In case you want to learn more about DeFi 2.0 and its Future, this article will be useful for you: What is DeFi 2.0?
Investment Opportunities with DeFi
DeFi is a young market compared to other financial markets like stock, gold,… Therefore it offers high returns but also has extremely high risks, so you should do your own research before making any investment decisions. The following part will be some suggestions of how to earn from this market that you can read as a reference.

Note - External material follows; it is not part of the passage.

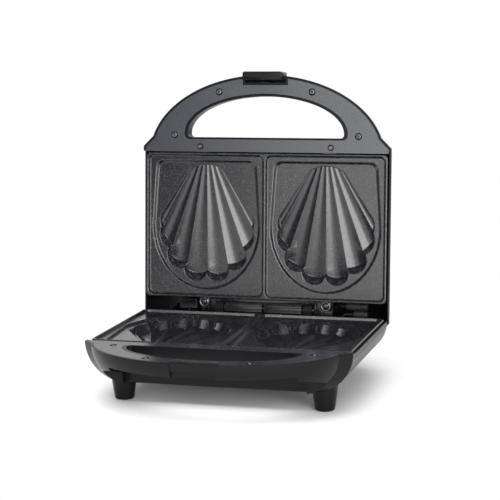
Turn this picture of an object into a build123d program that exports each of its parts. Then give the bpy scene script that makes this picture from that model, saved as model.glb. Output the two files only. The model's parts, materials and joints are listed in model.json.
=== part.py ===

Invest in DeFi coins/ tokens
It may be the most common and easy way to start investing in DeFi. Each project tends to have its own native token that offers its own upside opportunities. Due to high risk, the extent of an upside in crypto is also much more significant than any other traditional market.
IDO, IEO, IGO, IFO
Despite different names, they are basically a method that you can buy a coin/ token/ NFT at its first initial public offering price. The potential returns from this method are also impressive. You can take the ATH ROI of projects launched IFO on Pancakeswap as a reference.
This is a way a project reward tokens for its early supporters. Therefore, by experiencing a protocol at an early stage, you own a chance to receive a huge amount of rewards from the protocols.
For you: What is Retroactive Airdrop?
Skin in the game
This is when you become a real user of DeFi, as a participant in this financial market. As I mentioned above, DeFi has offered nearly complete financial services like traditional finance: saving, lending, margin trading,… so you can leverage your capital by utilizing all of DeFi services.
“Farming” is one of the most favorite “skin in the game” activities when users can earn from their initial capital with a much higher interest rate compared to traditional finance.